The Sommer monoplane, with 50 h.p. Gnome, was a 1911-12 machine; it did a good deal of cross-country flying. The Vendome monoplane of 1912, also with 50 h.p. Gnome engine, was notable chiefly for its large wheels and jointed fuselage, which enabled the machine to be taken down for transport. The Savary biplane took part in the French Military Trials, 1911. It had a four-cylinder Labor aviation motor. Notable features are twin chain-driven propellers, rudders between the main planes, the broad wheel-base and the position of the pilot. The Paulhan triplane, which also figured in the French Military Trials, was a development of the Paulhan folding biplane. It had a 70 h.p. Renault engine. For practical purposes it was a failure. The R.E.P. biplane, with 60 h.p. R.E.P. engine, was a development of the famous R.E.P. monoplanes. Its spring chassis, with sliding joints, marked an advance. Like the monoplanes, it was built largely of steel.
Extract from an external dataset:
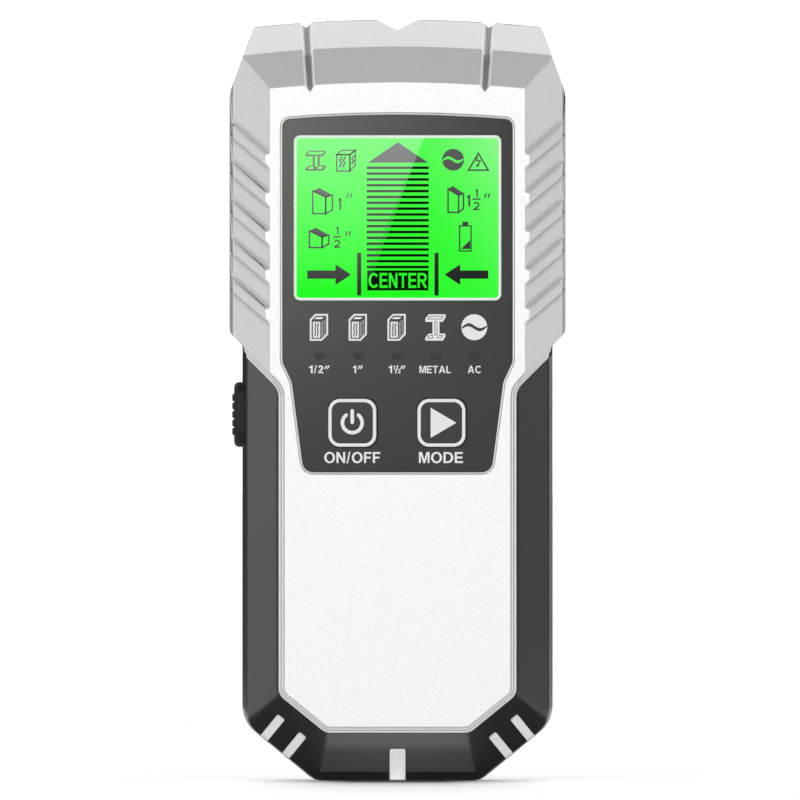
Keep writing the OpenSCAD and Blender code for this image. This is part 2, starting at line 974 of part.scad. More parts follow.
module crystal() {
    color("silver")
        translate([-14, 0, body_h - 35])
            plate(rectangle(11, 4.6, 2.2), y_board_back, y_board_back + 3.5);
}

module capacitors() {
    color("#26304a")
        for (x = [-16, -9.5, 16]) bar([x, body_h - 66], 2.5, y_board_back, y_board_back + 5.4);
}

module smd_parts() {
    color("#c8b890")
        for (x = [-18 : 6 : 18], k = [0, 1])
            block([x, body_h - 53.5 + 32 * k], 1.6, 0.8, y_board_back, y_board_back + 0.6);
}

module buzzer() {
    color("#141414")
        difference() {
            bar([13, body_h - 80], 6, y_board_back, y_board_back + 6.5);
            bar([13, body_h - 80], 1, y_board_back + 5, y_board_back + 7);
        }
}

// ---- Battery and its leads ----

terminal_x = 6.35;
battery_top_z = bay_z + battery_h - terminal_h;
module battery() {
    color("silver")
        translate([0, battery_y, bay_z])
            linear_extrude(battery_top_z - bay_z)
                polygon(rounded(rectangle(battery_w, battery_t, 2.5)));
}

module battery_terminals() {
    color("silver")
        translate([0, battery_y, battery_top_z]) {
            translate([terminal_x, 0, 0]) cylinder(r = 2.9, h = terminal_h);
            translate([-terminal_x, 0, 0])
                difference() {
                    cylinder(r = 4.3, h = terminal_h);
                    translate([0, 0, 0.4]) cylinder(r = 3.1, h = terminal_h);
                }
        }
}

cap_z = battery_top_z + terminal_h + 0.1;
module snap_cap() {
    color("#1a1a1a")
        translate([0, battery_y, cap_z])
            linear_extrude(cap_t)
                polygon(rounded(rectangle(23, 11, 4)));
}

module snap_contacts() {
    color("gold")
        translate([0, battery_y, 0]) {
            translate([terminal_x, 0, battery_top_z + 0.4])
                difference() {
                    cylinder(r = 3.9, h = cap_z - battery_top_z - 0.4);
                    translate([0, 0, -1]) cylinder(r = 3, h = 9);
                }
            translate([-terminal_x, 0, battery_top_z + 0.6])
                cylinder(r = 3, h = cap_z - battery_top_z - 0.6);
        }
}

// A lead as a tube swept along a smooth curve, from the snap cap to the back of the main board.
// The curve's pull at a point is as long as the way to its nearer neighbour, so it never swings back
lead_r = 0.7;
function pull(points, i) =
    let (
        a = points[max(i - 1, 0)],
        b = points[i],
        c = points[min(i + 1, len(points) - 1)],
        way = min([for (d = [norm(b - a), norm(c - b)]) if (d > 0) d])
    )
    unit(c - a) * way;
function bent(points, n = 6) = [
    for (k = [0 : n * (len(points) - 1)])
        let (
            i = min(floor(k / n), len(points) - 2),
            f = k / n - i,
            ease = (3 - 2 * f) * f * f
        )
        (1 - ease) * points[i] + ease * points[i + 1]
            + f * (1 - f) * ((1 - f) * pull(points, i) - f * pull(points, i + 1))
];

module lead(x) {
    start = cap_z + cap_t;
    path = bent([
        [battery_y, start],
        [battery_y + 1, bay_top_z + bay_t / 2],
        [battery_y + 1, board_bottom_z + 1],
        [battery_y, board_bottom_z + 4],
        [y_board_back, board_bottom_z + 5]
    ]);
    last = len(path) - 1;
    sides = 8;
    rings = [
        for (k = [0 : last])
            let (
                way = k == 0 ? [0, 1] : k == last ? [-1, 0] : unit(path[k + 1] - path[k - 1])
            )
            [for (j = [0 : sides - 1])
                let (c = lead_r * cos(j * 45), s = lead_r * sin(j * 45))
                [x + c, path[k].x - way.y * s, path[k].y + way.x * s]]
    ];
    polyhedron(
        [for (ring = rings) each ring],
        concat(
            [[for (j = [0 : sides - 1]) j]],
            [for (k = [0 : last - 1], j = [0 : sides - 1])
                [k * sides + j, (k + 1) * sides + j, (k + 1) * sides + (j + 1) % sides,
                    k * sides + (j + 1) % sides]],
            [[for (j = [sides - 1 : -1 : 0]) last * sides + j]]
        )
    );
}

module red_lead() {
    color("red") lead(3);
}

module black_lead() {
    color("black") lead(-3);
}

front_shell();
rear_shell();
grip_overmould();
panel_overlay();
window_lens();
power_key();
mode_key();
scan_button();
battery_door();
door_foam();
glide_pads();
case_screws();
main_board();
main_board_screws();
sensor_board();
sensor_board_screws();
sensor_plates();
metal_coil();
board_header();
lcd_gasket();
lcd_glass();
lcd_guide();
lcd_frame();
lcd_connector();
backlight_leds();
indicator_leds();
light_pipes();
key_switches();
power_plunger();
mode_plunger();
scan_switch();
scan_plunger();
controller_chip();
amplifier_chips();
regulator();
crystal();
capacitors();
smd_parts();
buzzer();
battery();
battery_terminals();
snap_cap();
snap_contacts();
red_lead();
black_lead();
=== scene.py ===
import math

import bmesh
import bpy
from mathutils import Matrix, Vector
from mathutils.geometry import tessellate_polygon


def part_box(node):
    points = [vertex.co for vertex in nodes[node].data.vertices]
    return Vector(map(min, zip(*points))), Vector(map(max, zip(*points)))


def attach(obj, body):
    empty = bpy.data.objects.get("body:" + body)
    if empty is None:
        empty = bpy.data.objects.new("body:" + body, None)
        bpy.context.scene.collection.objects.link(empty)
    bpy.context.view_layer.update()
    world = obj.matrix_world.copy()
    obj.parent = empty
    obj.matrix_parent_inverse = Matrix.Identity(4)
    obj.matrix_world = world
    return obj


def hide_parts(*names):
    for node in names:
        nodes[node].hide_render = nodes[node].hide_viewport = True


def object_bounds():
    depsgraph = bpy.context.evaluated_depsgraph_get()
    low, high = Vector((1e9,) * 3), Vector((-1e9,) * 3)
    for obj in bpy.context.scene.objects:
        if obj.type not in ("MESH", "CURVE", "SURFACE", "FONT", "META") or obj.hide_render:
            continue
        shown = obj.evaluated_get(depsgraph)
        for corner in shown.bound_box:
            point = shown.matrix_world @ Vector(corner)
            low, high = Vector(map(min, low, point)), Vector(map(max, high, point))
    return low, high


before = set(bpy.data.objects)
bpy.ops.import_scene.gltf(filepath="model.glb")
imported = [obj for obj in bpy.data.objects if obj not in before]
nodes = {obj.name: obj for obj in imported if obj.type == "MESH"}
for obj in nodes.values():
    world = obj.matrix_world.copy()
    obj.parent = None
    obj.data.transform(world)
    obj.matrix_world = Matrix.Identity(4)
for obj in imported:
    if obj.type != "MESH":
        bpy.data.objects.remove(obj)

cad_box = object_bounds()
MM = 0.001


# ---- Places worked out from the construction, in mm ----

def box_mm(node):
    """The lowest and highest corner of a CAD node in mm."""
    low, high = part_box(node)
    return low / MM, high / MM


face_y = cad_box[0].y / MM
head_top = cad_box[1].z / MM
panel_low, panel_high = box_mm("panel_overlay")
window_low, window_high = box_mm("window_lens")
power_low, power_high = box_mm("power_key")
mode_low, mode_high = box_mm("mode_key")
scan_low, scan_high = box_mm("scan_button")
pipes_low, pipes_high = box_mm("light_pipes")
grip_high = box_mm("grip_overmould")[1]
coil_low, coil_high = box_mm("metal_coil")
battery_top = box_mm("battery")[1].z

panel_y = panel_low.y
window_z = (window_low.z + window_high.z) / 2
key_z = (power_low.z + power_high.z) / 2
power_x = (power_low.x + power_high.x) / 2
mode_x = (mode_low.x + mode_high.x) / 2
scan_y = (scan_low.y + scan_high.y) / 2
scan_z = (scan_low.z + scan_high.z) / 2
# The light pipes' round ends stand in a row of five
led_z = (pipes_low.z + pipes_high.z) / 2
led_pitch = (pipes_high.x - pipes_low.x - (pipes_high.z - pipes_low.z)) / 4


# ---- Shader helpers ----

def hex_colour(text):
    """An sRGB hex colour as the linear RGBA that shaders use."""
    channels = [int(text[i:i + 2], 16) / 255 for i in (0, 2, 4)]
    return (*[c / 12.92 if c <= 0.04045 else ((c + 0.055) / 1.055) ** 2.4 for c in channels], 1.0)


def set_up(node, settings):
    """Gives a node its settings: properties, values of sockets, links, or a ramp's stops (level, hex colour).

    A link is the output that feeds a socket; a node given there stands for its first output."""
    for key, value in settings.items():
        if isinstance(value, bpy.types.Node):
            value = value.outputs[0]
        if key == "stops":
            ends = node.color_ramp.elements[0], node.color_ramp.elements[1]
            for end, (level, colour) in zip(ends, (value[0], value[-1])):
                end.position, end.color = level, hex_colour(colour)
            for level, colour in value[1:-1]:
                node.color_ramp.elements.new(level).color = hex_colour(colour)
        elif isinstance(key, str) and hasattr(node, key):
            setattr(node, key, value)
        elif isinstance(value, bpy.types.NodeSocket):
            node.id_data.links.new(value, node.inputs[key])
        else:
            node.inputs[key].default_value = value
    return node


def add_node(tree, kind, settings):
    """Adds a node with its settings."""
    return set_up(tree.nodes.new(kind), settings)


def new_material(name, settings, kind="ShaderNodeBsdfPrincipled"):
    """A material with one shader: returns it, its tree, the shader and the place on the piece in metres."""
    material = bpy.data.materials.new(name)
    material.use_nodes = True
    tree = material.node_tree
    tree.nodes.clear()
    shader = add_node(tree, kind, settings)
    add_node(tree, "ShaderNodeOutputMaterial", {"Surface": shader})
    place = add_node(tree, "ShaderNodeTexCoord", {}).outputs["Object"]
    return material, tree, shader, place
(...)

In 1912 came the first really successful Handley-Page monoplane, with 50 h.p. Gnome engine. The Short monoplane, was built generally on Bleriot lines. Its chassis was an original feature. The Coventry Ordnance biplane was a two-seater tractor built for the British Military Trials. It had a 100 h.p. 14-cylinder Gnome engine, with propeller geared down through a chain drive. The machine was an interesting experiment, but not an unqualified success. The Moreau "Aerostable," fitted with a 50 h.p. Gnome, was a French attempt to obtain automatic stability, but it only operated longitudinally. The pilot's nacelle was pivoted under the main planes, wires were attached to the control members so that the movements of the nacelle in its efforts to keep a level keel brought them into operation. The Mersey monoplane, an entrant for the British Military Trials, was designed to present a clear field of view and fire. The 45 h.p. Isaacson engine was connected by a shaft to a propeller mounted behind the nacelle on the top tail boom. It was a promising experiment, but came to grief. The Radley-Moorhouse monoplane was a sporting type machine on Bleriot lines, with 50 h.p. Gnome engine. It was notable for its streamlined body and disc wheels.